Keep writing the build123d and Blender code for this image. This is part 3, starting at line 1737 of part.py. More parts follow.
...
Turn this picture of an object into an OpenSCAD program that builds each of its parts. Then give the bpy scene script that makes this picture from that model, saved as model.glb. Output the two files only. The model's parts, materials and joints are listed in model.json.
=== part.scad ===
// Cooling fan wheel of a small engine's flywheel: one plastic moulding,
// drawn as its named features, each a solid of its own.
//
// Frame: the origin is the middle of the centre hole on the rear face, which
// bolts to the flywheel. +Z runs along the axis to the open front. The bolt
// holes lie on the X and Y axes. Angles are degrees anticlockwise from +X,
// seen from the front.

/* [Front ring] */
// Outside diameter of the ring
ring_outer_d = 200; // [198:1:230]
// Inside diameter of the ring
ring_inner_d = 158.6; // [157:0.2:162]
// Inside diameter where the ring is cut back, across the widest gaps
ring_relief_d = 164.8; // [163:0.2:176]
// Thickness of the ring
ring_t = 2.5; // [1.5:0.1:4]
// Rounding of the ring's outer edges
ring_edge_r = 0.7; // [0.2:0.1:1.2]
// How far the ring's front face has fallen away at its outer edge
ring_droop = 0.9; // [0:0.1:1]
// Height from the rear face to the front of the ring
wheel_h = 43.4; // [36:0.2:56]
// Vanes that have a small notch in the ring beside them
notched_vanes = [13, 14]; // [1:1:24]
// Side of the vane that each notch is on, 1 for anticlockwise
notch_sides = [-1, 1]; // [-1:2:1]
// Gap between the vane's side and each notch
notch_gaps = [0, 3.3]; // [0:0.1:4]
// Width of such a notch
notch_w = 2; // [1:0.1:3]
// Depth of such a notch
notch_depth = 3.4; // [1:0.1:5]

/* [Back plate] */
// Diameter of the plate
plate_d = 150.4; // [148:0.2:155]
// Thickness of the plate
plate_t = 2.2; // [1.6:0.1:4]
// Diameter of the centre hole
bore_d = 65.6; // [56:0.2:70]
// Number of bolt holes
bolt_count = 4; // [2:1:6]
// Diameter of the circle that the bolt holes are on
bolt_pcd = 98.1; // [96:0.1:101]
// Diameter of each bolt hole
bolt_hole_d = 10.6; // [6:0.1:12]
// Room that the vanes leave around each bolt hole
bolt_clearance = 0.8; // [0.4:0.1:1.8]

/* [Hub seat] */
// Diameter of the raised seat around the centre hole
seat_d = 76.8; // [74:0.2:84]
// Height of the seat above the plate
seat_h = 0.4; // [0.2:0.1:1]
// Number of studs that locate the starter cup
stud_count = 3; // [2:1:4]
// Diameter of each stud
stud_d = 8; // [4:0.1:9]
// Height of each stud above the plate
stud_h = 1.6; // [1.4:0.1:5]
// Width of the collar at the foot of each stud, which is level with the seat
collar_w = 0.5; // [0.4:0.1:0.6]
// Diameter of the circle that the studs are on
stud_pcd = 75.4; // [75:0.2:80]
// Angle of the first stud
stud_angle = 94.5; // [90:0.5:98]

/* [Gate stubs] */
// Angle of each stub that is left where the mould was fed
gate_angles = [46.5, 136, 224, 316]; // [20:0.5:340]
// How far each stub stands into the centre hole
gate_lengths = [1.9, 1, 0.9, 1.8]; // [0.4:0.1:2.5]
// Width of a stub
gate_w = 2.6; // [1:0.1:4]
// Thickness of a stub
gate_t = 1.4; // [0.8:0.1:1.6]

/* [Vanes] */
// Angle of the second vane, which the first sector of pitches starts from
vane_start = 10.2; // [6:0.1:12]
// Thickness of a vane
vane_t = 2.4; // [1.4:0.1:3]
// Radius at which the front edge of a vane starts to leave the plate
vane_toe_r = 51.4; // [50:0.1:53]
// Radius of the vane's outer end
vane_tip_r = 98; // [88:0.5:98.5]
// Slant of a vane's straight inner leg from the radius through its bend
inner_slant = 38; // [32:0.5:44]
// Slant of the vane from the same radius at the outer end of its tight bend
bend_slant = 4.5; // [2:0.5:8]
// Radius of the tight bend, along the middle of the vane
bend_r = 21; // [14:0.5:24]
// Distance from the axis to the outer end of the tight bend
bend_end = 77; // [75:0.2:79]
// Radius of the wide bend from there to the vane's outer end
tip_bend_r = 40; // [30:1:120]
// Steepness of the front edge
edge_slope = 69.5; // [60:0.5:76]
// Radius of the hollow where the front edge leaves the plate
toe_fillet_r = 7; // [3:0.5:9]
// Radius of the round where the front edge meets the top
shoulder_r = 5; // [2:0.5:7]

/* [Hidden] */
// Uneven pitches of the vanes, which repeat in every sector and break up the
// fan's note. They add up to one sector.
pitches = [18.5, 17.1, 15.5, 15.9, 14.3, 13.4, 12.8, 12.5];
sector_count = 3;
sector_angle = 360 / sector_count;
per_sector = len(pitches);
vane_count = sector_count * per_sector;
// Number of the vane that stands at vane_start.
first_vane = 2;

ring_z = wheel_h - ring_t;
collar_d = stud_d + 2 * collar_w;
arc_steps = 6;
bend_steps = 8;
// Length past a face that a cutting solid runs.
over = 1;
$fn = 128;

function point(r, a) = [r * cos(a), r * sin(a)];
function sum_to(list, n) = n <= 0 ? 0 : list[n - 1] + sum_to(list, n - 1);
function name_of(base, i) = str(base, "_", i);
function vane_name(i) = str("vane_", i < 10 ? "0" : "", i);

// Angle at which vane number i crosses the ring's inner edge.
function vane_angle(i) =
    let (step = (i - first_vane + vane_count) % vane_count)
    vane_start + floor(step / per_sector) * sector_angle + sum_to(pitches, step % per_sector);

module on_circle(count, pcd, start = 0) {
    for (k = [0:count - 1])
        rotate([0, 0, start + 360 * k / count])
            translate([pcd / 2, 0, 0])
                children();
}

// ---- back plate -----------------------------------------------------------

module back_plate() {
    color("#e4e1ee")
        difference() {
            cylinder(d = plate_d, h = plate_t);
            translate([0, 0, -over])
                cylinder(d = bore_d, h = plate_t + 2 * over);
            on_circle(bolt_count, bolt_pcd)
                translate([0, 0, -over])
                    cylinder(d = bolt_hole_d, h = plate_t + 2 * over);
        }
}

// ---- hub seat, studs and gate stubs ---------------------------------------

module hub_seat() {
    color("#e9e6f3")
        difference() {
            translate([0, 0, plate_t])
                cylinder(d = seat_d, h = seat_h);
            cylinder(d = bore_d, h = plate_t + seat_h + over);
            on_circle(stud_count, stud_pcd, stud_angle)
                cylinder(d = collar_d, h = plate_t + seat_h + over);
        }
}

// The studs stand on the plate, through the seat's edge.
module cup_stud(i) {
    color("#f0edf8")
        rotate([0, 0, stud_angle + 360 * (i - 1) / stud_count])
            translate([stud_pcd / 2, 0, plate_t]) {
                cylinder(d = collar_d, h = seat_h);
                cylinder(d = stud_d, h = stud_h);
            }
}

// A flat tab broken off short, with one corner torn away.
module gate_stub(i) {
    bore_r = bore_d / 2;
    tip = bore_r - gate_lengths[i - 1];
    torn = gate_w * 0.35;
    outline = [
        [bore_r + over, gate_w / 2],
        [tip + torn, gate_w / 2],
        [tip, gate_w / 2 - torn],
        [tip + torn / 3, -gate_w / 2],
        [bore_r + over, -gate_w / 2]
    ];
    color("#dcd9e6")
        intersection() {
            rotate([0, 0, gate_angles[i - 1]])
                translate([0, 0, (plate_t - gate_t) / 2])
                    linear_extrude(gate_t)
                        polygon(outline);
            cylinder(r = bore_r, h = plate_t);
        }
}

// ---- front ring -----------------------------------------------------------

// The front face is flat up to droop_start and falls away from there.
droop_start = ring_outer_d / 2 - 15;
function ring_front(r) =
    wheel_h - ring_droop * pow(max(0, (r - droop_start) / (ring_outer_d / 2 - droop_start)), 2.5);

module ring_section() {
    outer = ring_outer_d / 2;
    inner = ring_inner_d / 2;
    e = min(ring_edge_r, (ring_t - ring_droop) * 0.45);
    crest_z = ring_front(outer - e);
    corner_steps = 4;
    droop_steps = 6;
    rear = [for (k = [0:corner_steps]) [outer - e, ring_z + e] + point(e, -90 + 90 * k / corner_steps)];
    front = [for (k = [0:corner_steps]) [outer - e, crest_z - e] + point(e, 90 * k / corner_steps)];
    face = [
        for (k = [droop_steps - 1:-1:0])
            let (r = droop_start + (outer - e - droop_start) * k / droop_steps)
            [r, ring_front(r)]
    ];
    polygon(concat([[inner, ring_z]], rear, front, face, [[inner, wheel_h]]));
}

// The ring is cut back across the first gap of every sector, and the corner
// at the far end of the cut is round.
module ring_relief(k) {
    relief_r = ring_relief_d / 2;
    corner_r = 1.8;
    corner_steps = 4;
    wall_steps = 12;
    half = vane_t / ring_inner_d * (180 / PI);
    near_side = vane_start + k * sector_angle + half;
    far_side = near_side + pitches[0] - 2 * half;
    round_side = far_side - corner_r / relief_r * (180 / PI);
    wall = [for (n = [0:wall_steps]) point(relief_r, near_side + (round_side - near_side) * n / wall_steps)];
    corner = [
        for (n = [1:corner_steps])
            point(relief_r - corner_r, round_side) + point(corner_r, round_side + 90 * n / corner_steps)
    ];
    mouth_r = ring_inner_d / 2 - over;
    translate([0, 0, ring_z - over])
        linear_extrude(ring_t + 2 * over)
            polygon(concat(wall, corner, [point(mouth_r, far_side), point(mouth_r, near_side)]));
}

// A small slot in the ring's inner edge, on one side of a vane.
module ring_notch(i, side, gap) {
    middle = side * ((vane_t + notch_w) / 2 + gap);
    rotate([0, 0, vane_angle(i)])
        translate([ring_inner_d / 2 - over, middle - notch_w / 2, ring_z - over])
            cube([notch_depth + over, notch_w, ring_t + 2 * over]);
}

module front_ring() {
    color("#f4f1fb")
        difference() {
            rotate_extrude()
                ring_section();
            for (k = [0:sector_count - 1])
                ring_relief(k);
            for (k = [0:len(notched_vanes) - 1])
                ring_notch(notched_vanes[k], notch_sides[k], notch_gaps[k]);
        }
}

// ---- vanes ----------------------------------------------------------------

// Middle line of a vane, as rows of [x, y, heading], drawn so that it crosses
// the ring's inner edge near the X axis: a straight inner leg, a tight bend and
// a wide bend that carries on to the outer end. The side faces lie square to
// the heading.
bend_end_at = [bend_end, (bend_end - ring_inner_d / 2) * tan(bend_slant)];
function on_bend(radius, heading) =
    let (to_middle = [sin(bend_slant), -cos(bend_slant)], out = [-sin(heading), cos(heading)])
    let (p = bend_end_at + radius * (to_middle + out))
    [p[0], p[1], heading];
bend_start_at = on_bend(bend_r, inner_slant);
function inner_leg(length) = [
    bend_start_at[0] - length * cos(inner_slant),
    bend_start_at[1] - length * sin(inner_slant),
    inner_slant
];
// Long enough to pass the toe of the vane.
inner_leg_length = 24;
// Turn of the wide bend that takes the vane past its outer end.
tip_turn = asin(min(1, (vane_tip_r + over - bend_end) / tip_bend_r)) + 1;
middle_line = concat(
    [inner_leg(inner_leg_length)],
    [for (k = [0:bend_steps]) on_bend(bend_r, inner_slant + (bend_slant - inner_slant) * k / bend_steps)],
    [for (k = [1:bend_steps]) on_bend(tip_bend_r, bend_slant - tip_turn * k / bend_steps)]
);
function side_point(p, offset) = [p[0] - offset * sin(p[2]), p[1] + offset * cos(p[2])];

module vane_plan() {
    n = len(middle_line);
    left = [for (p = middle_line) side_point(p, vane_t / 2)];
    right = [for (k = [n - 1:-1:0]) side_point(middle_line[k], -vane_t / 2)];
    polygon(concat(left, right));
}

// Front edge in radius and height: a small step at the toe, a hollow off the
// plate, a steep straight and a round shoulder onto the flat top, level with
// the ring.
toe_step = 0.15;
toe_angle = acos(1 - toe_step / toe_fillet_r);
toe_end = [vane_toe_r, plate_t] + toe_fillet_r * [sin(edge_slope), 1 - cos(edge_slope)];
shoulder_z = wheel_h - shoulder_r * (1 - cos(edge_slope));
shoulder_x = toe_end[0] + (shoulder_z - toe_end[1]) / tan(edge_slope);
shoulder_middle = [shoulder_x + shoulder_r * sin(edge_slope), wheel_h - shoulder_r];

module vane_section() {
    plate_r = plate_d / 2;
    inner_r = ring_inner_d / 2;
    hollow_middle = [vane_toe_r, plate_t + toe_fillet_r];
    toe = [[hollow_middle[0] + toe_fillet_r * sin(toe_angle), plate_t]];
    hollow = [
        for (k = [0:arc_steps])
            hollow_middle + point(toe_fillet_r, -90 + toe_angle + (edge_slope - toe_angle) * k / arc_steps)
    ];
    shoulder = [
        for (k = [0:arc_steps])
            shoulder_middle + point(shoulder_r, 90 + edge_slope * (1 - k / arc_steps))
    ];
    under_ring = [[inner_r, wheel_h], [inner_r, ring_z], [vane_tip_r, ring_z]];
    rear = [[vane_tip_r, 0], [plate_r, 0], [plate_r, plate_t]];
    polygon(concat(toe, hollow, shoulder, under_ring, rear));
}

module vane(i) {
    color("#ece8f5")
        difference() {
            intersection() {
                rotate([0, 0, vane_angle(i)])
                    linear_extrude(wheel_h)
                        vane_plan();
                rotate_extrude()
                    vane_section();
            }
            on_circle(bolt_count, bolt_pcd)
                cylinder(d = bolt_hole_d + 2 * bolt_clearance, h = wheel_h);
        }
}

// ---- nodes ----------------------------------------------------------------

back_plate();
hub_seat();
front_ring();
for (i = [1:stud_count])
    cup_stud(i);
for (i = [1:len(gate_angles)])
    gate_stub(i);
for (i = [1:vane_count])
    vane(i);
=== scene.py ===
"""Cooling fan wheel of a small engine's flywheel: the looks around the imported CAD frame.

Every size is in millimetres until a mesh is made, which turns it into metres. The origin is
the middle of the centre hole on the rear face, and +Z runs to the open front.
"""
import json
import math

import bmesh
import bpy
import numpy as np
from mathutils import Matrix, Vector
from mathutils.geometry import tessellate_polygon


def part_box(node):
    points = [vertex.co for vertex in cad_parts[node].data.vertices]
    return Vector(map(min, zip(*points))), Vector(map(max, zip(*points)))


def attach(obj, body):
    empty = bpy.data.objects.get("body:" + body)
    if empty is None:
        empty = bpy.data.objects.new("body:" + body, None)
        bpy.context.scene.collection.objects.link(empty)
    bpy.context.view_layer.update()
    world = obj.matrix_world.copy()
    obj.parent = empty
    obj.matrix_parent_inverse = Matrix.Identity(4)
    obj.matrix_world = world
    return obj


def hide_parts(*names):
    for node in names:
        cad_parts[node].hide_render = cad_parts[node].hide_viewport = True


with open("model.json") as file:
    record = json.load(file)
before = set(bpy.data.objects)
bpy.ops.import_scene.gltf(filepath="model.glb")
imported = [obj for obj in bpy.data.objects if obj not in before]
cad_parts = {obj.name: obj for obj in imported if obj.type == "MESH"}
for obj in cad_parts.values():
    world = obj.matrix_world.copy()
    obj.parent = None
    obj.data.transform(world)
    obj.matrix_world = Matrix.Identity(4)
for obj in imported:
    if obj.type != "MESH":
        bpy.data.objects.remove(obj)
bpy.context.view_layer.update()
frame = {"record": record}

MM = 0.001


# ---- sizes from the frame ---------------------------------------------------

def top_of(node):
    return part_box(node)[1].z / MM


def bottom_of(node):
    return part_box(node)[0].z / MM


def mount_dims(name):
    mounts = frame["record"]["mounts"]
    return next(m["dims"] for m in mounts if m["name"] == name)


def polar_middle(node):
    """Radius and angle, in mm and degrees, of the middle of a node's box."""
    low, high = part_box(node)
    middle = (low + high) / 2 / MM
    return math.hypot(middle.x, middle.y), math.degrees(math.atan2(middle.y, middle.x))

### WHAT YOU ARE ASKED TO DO
Take exactly the lines from the one containing "obj.matrix_parent_inverse = Matrix.Identity(4)" through the one containing "middle.y), math.degrees(math.atan2(middle.y, middle.x))" in the data above, and output them with nothing added.

### EXERCISE ANSWER
    obj.matrix_parent_inverse = Matrix.Identity(4)
    obj.matrix_world = world
    return obj


def hide_parts(*names):
    for node in names:
        cad_parts[node].hide_render = cad_parts[node].hide_viewport = True


with open("model.json") as file:
    record = json.load(file)
before = set(bpy.data.objects)
bpy.ops.import_scene.gltf(filepath="model.glb")
imported = [obj for obj in bpy.data.objects if obj not in before]
cad_parts = {obj.name: obj for obj in imported if obj.type == "MESH"}
for obj in cad_parts.values():
    world = obj.matrix_world.copy()
    obj.parent = None
    obj.data.transform(world)
    obj.matrix_world = Matrix.Identity(4)
for obj in imported:
    if obj.type != "MESH":
        bpy.data.objects.remove(obj)
bpy.context.view_layer.update()
frame = {"record": record}

MM = 0.001


# ---- sizes from the frame ---------------------------------------------------

def top_of(node):
    return part_box(node)[1].z / MM


def bottom_of(node):
    return part_box(node)[0].z / MM


def mount_dims(name):
    mounts = frame["record"]["mounts"]
    return next(m["dims"] for m in mounts if m["name"] == name)


def polar_middle(node):
    """Radius and angle, in mm and degrees, of the middle of a node's box."""
    low, high = part_box(node)
    middle = (low + high) / 2 / MM
    return math.hypot(middle.x, middle.y), math.degrees(math.atan2(middle.y, middle.x))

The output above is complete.